The data below holds the lines to copy: everything from the line containing "Reconstruct the object" to the line containing "NECK_BORE_R = 9.0", both ends included, set down exactly.

┌─ DATASET RECORDS

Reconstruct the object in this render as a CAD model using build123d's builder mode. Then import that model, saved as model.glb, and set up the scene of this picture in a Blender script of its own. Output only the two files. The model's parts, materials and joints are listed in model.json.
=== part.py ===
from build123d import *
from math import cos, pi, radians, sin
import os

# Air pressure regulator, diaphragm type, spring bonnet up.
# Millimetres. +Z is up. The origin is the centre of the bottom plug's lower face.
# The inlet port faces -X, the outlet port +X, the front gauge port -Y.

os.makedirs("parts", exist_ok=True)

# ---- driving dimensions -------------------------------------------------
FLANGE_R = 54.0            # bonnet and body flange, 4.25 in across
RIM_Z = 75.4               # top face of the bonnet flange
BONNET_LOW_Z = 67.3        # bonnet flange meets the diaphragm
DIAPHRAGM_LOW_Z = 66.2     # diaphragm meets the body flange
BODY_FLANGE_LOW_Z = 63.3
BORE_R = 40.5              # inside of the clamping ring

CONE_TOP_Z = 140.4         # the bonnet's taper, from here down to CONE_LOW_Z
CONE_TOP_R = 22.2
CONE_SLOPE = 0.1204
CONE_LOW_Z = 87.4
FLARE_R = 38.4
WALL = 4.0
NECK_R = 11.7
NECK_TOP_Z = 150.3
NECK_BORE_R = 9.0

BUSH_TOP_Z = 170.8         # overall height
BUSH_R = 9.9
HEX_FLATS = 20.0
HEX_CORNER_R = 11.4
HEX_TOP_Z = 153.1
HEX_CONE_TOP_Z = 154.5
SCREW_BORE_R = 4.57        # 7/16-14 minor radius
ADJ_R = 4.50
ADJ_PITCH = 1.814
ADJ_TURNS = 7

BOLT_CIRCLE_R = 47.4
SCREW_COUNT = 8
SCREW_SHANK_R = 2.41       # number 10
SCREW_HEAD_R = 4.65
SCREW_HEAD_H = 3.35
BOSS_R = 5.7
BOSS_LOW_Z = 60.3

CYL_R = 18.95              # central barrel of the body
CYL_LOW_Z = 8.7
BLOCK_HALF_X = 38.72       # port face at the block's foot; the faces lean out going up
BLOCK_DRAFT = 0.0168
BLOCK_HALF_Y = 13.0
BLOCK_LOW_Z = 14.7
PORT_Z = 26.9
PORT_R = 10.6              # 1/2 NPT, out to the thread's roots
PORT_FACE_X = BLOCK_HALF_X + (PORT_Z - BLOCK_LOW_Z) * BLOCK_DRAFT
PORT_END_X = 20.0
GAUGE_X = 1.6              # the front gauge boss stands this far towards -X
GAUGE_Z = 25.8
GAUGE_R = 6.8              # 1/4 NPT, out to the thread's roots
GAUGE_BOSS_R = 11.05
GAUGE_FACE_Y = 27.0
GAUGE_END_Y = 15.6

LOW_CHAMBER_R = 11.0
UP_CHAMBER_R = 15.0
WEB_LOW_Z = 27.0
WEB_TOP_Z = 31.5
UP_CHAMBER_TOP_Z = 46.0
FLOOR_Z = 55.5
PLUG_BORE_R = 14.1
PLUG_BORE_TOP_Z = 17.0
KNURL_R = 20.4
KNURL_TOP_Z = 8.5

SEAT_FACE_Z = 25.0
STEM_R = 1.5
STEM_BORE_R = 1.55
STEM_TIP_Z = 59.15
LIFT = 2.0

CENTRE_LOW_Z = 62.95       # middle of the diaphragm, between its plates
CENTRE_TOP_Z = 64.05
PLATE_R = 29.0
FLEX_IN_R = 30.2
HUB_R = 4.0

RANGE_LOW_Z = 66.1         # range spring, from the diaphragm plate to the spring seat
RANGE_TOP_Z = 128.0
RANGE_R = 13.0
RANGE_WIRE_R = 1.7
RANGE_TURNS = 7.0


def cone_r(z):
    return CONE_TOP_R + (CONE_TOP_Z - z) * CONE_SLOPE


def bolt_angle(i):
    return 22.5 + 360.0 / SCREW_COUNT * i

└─
┌─ DATASET RECORDS

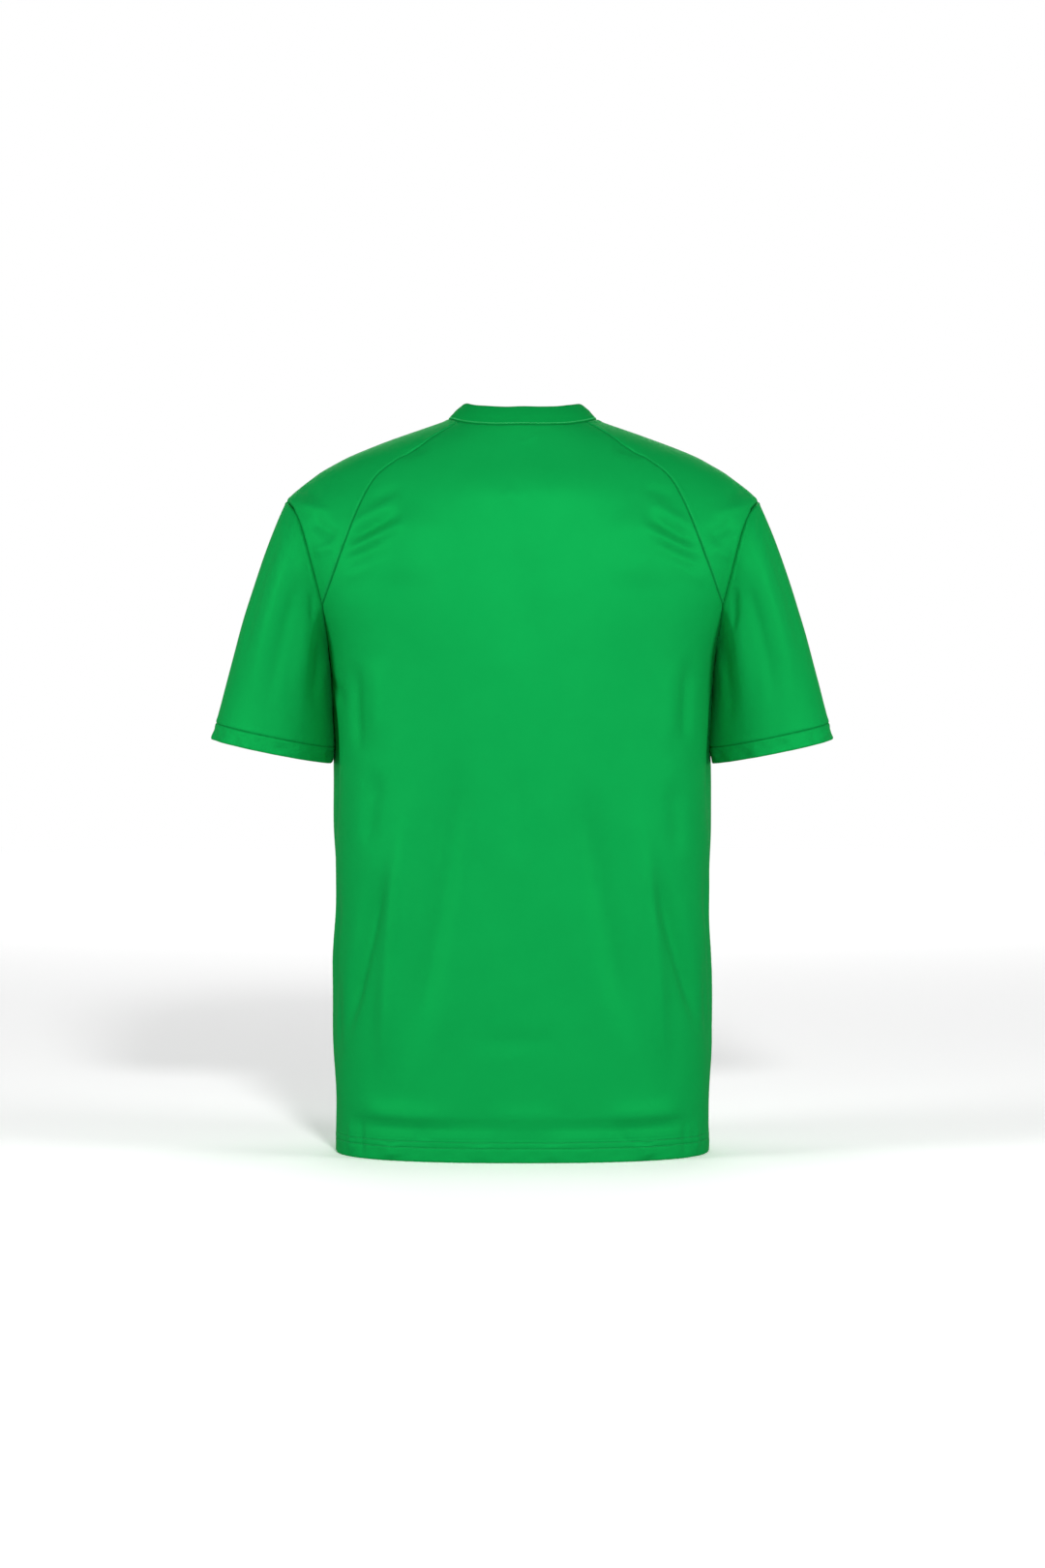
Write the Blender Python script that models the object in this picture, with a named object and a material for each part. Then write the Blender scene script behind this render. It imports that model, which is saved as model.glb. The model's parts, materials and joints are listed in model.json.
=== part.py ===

└─
┌─ DATASET RECORDS

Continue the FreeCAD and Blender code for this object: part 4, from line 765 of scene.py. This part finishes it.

└─

» **ANSWER TO THIS EXERCISE**
Reconstruct the object in this render as a CAD model using build123d's builder mode. Then import that model, saved as model.glb, and set up the scene of this picture in a Blender script of its own. Output only the two files. The model's parts, materials and joints are listed in model.json.
=== part.py ===
from build123d import *
from math import cos, pi, radians, sin
import os

# Air pressure regulator, diaphragm type, spring bonnet up.
# Millimetres. +Z is up. The origin is the centre of the bottom plug's lower face.
# The inlet port faces -X, the outlet port +X, the front gauge port -Y.

os.makedirs("parts", exist_ok=True)

# ---- driving dimensions -------------------------------------------------
FLANGE_R = 54.0            # bonnet and body flange, 4.25 in across
RIM_Z = 75.4               # top face of the bonnet flange
BONNET_LOW_Z = 67.3        # bonnet flange meets the diaphragm
DIAPHRAGM_LOW_Z = 66.2     # diaphragm meets the body flange
BODY_FLANGE_LOW_Z = 63.3
BORE_R = 40.5              # inside of the clamping ring

CONE_TOP_Z = 140.4         # the bonnet's taper, from here down to CONE_LOW_Z
CONE_TOP_R = 22.2
CONE_SLOPE = 0.1204
CONE_LOW_Z = 87.4
FLARE_R = 38.4
WALL = 4.0
NECK_R = 11.7
NECK_TOP_Z = 150.3
NECK_BORE_R = 9.0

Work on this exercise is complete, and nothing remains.